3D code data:
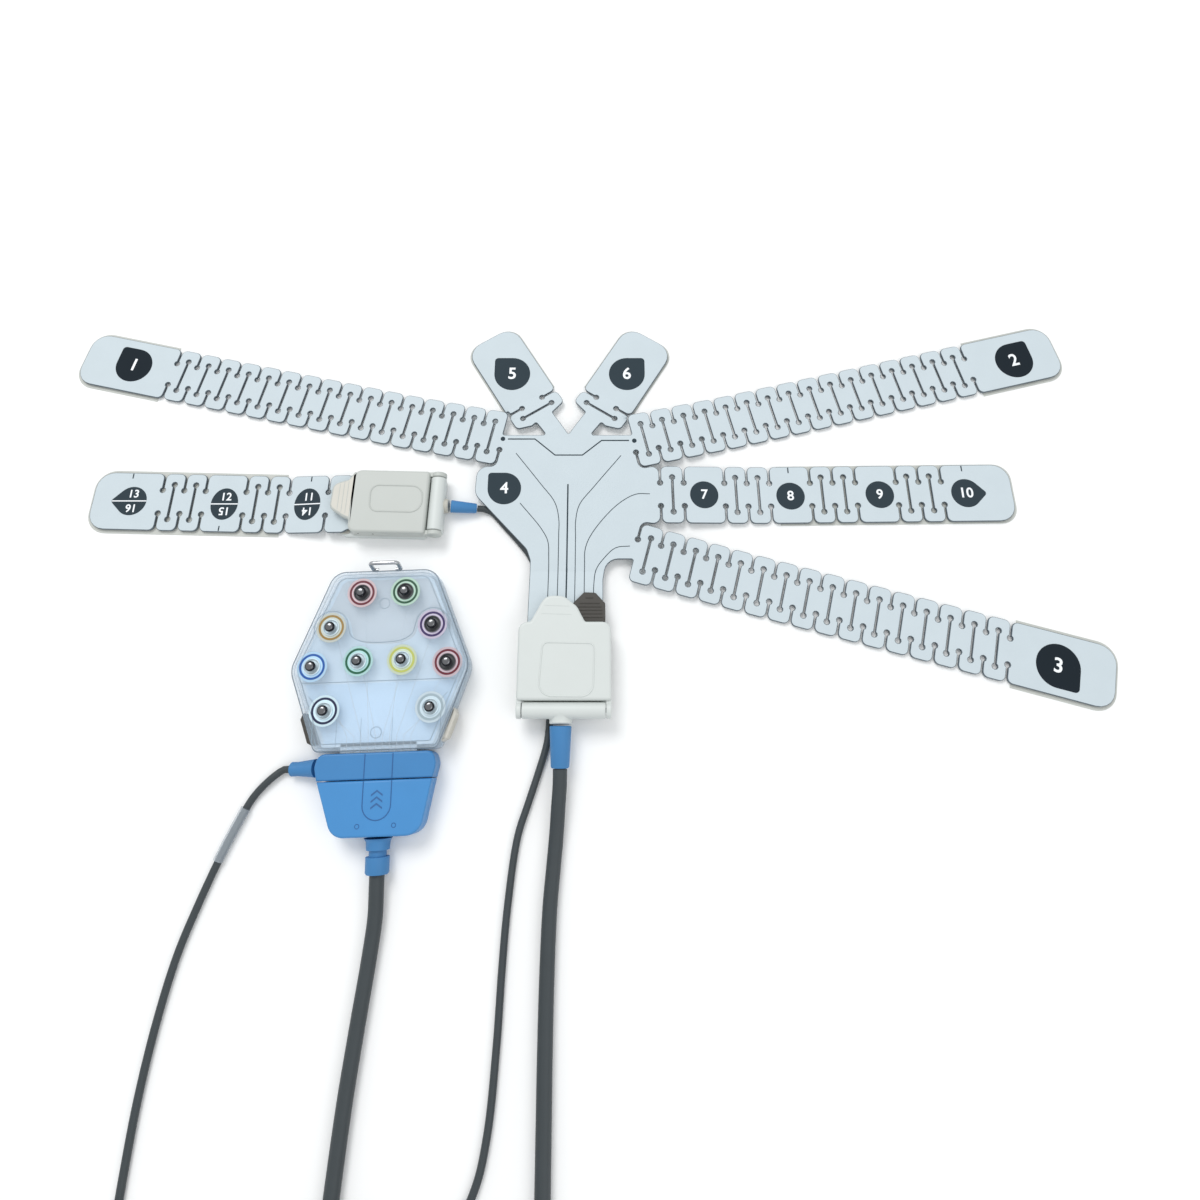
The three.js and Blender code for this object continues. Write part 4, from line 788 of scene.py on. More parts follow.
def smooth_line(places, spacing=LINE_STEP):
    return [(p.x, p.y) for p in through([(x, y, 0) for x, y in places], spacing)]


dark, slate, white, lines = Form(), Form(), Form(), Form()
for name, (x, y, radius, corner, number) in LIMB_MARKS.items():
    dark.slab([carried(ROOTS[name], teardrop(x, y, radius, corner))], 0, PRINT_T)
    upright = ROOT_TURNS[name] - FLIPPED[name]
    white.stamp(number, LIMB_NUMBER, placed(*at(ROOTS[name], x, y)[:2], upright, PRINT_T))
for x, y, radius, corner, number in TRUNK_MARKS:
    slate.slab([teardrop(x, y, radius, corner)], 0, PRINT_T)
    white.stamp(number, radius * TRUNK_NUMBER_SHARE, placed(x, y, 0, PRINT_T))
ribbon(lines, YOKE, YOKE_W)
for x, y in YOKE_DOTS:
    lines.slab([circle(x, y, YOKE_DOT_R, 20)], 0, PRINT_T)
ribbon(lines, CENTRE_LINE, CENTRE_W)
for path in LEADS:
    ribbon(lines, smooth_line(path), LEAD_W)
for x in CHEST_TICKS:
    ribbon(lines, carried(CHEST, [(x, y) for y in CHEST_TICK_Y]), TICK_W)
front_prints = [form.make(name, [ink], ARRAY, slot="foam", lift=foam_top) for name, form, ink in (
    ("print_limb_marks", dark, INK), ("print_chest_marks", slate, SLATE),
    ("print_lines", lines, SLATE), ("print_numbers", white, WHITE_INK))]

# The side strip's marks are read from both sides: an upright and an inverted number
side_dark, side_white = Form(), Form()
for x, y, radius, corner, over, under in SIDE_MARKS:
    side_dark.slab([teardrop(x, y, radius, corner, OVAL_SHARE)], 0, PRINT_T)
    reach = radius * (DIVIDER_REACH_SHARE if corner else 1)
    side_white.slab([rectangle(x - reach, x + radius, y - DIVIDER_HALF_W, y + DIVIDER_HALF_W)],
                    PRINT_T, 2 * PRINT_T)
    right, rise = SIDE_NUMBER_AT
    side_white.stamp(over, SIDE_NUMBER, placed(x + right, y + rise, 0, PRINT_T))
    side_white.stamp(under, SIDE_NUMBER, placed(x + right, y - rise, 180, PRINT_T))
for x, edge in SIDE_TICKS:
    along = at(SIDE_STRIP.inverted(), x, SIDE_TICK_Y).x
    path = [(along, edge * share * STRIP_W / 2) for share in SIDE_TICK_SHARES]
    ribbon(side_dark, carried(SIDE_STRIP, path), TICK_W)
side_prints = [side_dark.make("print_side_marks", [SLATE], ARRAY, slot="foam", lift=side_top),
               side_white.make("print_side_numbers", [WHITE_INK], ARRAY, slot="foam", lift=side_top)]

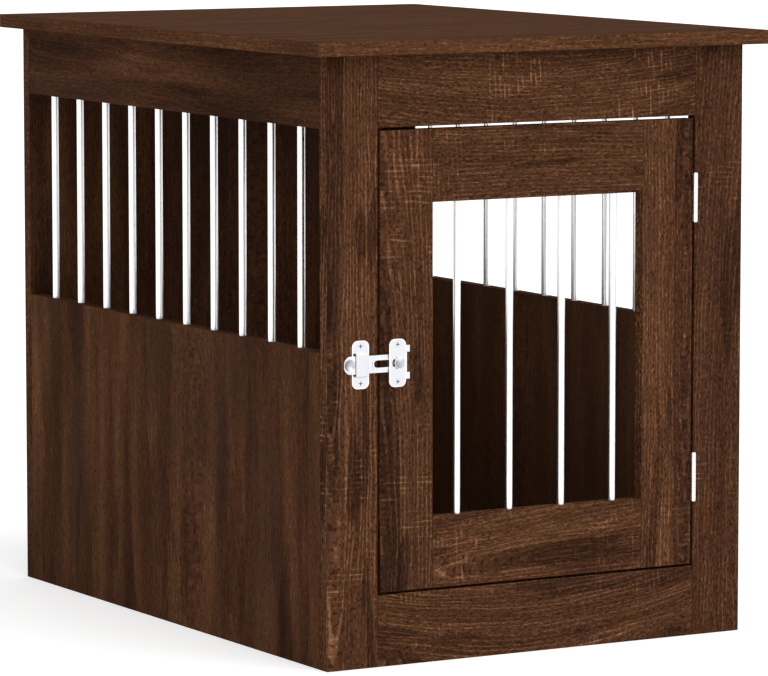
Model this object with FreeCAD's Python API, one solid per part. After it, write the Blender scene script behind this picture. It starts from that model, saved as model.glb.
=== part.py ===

# Exercise prompt:
Exactly reproduce every line of the records.

# Solution to the problem:
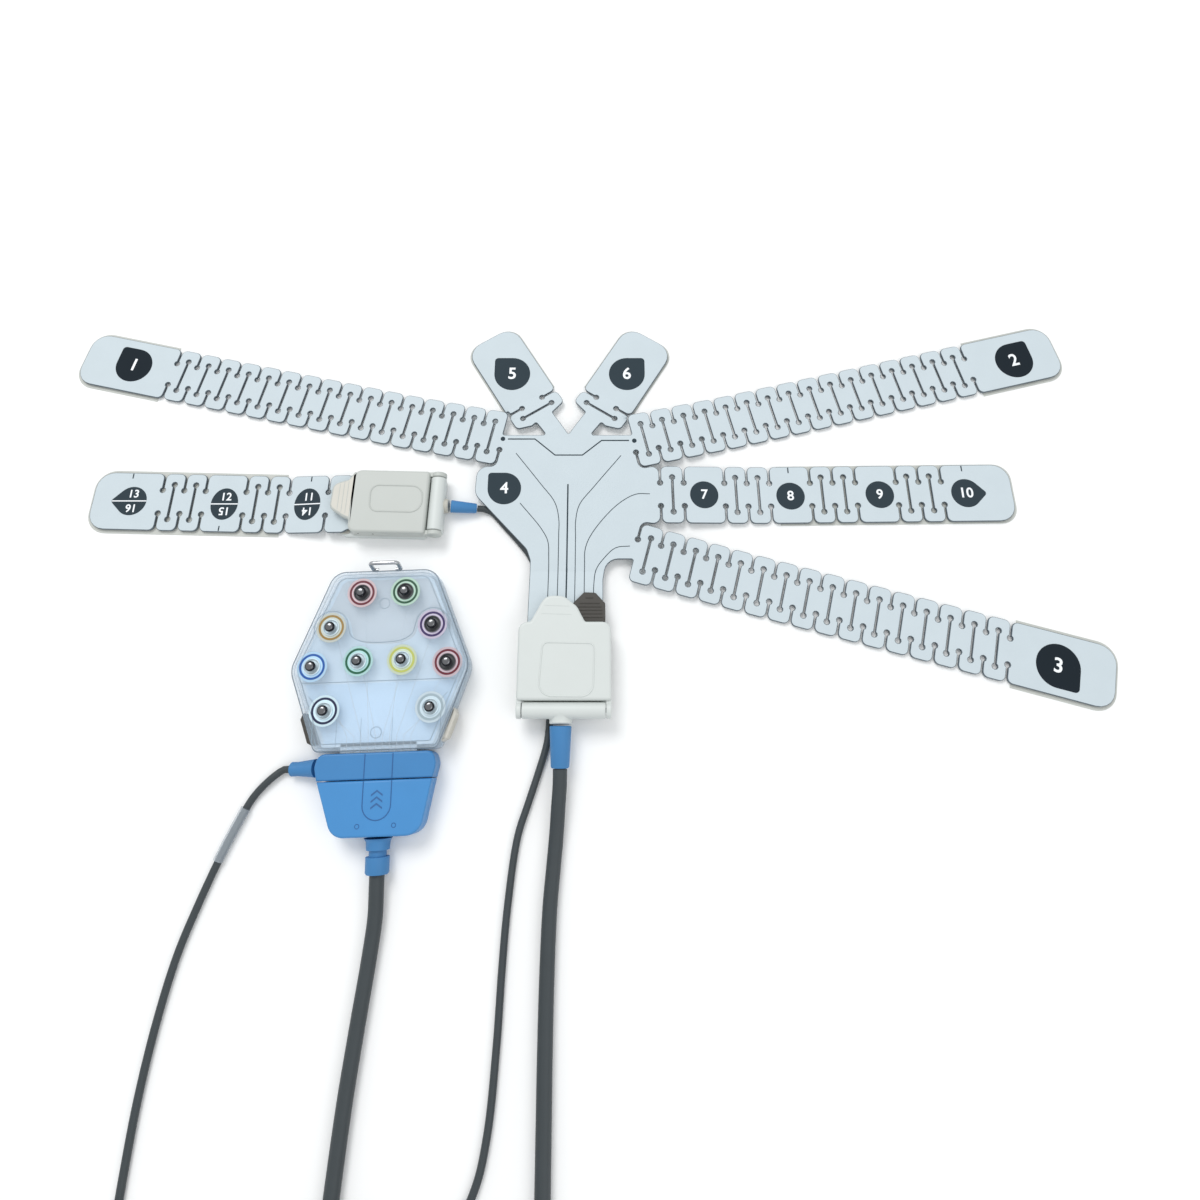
The three.js and Blender code for this object continues. Write part 4, from line 788 of scene.py on. More parts follow.
def smooth_line(places, spacing=LINE_STEP):
    return [(p.x, p.y) for p in through([(x, y, 0) for x, y in places], spacing)]


dark, slate, white, lines = Form(), Form(), Form(), Form()
for name, (x, y, radius, corner, number) in LIMB_MARKS.items():
    dark.slab([carried(ROOTS[name], teardrop(x, y, radius, corner))], 0, PRINT_T)
    upright = ROOT_TURNS[name] - FLIPPED[name]
    white.stamp(number, LIMB_NUMBER, placed(*at(ROOTS[name], x, y)[:2], upright, PRINT_T))
for x, y, radius, corner, number in TRUNK_MARKS:
    slate.slab([teardrop(x, y, radius, corner)], 0, PRINT_T)
    white.stamp(number, radius * TRUNK_NUMBER_SHARE, placed(x, y, 0, PRINT_T))
ribbon(lines, YOKE, YOKE_W)
for x, y in YOKE_DOTS:
    lines.slab([circle(x, y, YOKE_DOT_R, 20)], 0, PRINT_T)
ribbon(lines, CENTRE_LINE, CENTRE_W)
for path in LEADS:
    ribbon(lines, smooth_line(path), LEAD_W)
for x in CHEST_TICKS:
    ribbon(lines, carried(CHEST, [(x, y) for y in CHEST_TICK_Y]), TICK_W)
front_prints = [form.make(name, [ink], ARRAY, slot="foam", lift=foam_top) for name, form, ink in (
    ("print_limb_marks", dark, INK), ("print_chest_marks", slate, SLATE),
    ("print_lines", lines, SLATE), ("print_numbers", white, WHITE_INK))]

# The side strip's marks are read from both sides: an upright and an inverted number
side_dark, side_white = Form(), Form()
for x, y, radius, corner, over, under in SIDE_MARKS:
    side_dark.slab([teardrop(x, y, radius, corner, OVAL_SHARE)], 0, PRINT_T)
    reach = radius * (DIVIDER_REACH_SHARE if corner else 1)
    side_white.slab([rectangle(x - reach, x + radius, y - DIVIDER_HALF_W, y + DIVIDER_HALF_W)],
                    PRINT_T, 2 * PRINT_T)
    right, rise = SIDE_NUMBER_AT
    side_white.stamp(over, SIDE_NUMBER, placed(x + right, y + rise, 0, PRINT_T))
    side_white.stamp(under, SIDE_NUMBER, placed(x + right, y - rise, 180, PRINT_T))
for x, edge in SIDE_TICKS:
    along = at(SIDE_STRIP.inverted(), x, SIDE_TICK_Y).x
    path = [(along, edge * share * STRIP_W / 2) for share in SIDE_TICK_SHARES]
    ribbon(side_dark, carried(SIDE_STRIP, path), TICK_W)
side_prints = [side_dark.make("print_side_marks", [SLATE], ARRAY, slot="foam", lift=side_top),
               side_white.make("print_side_numbers", [WHITE_INK], ARRAY, slot="foam", lift=side_top)]

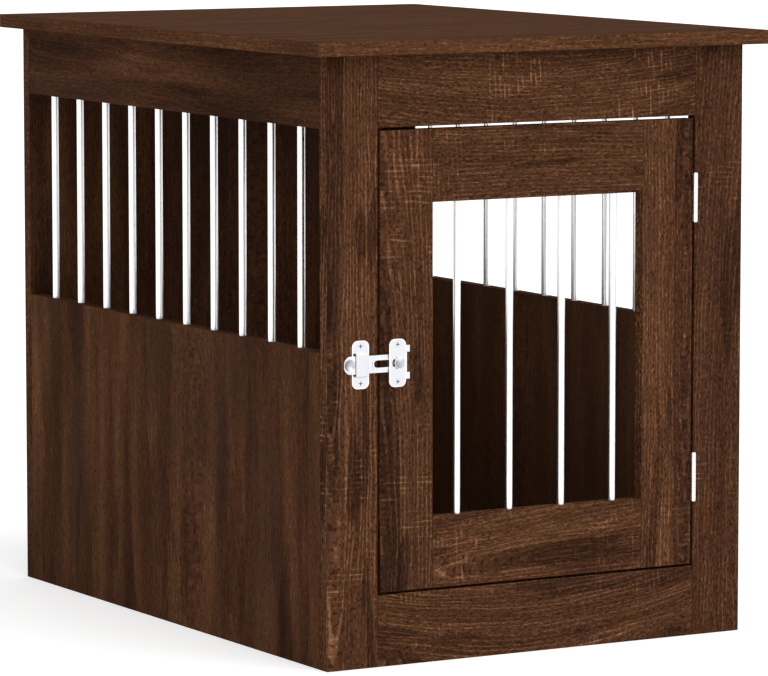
Model this object with FreeCAD's Python API, one solid per part. After it, write the Blender scene script behind this picture. It starts from that model, saved as model.glb.
=== part.py ===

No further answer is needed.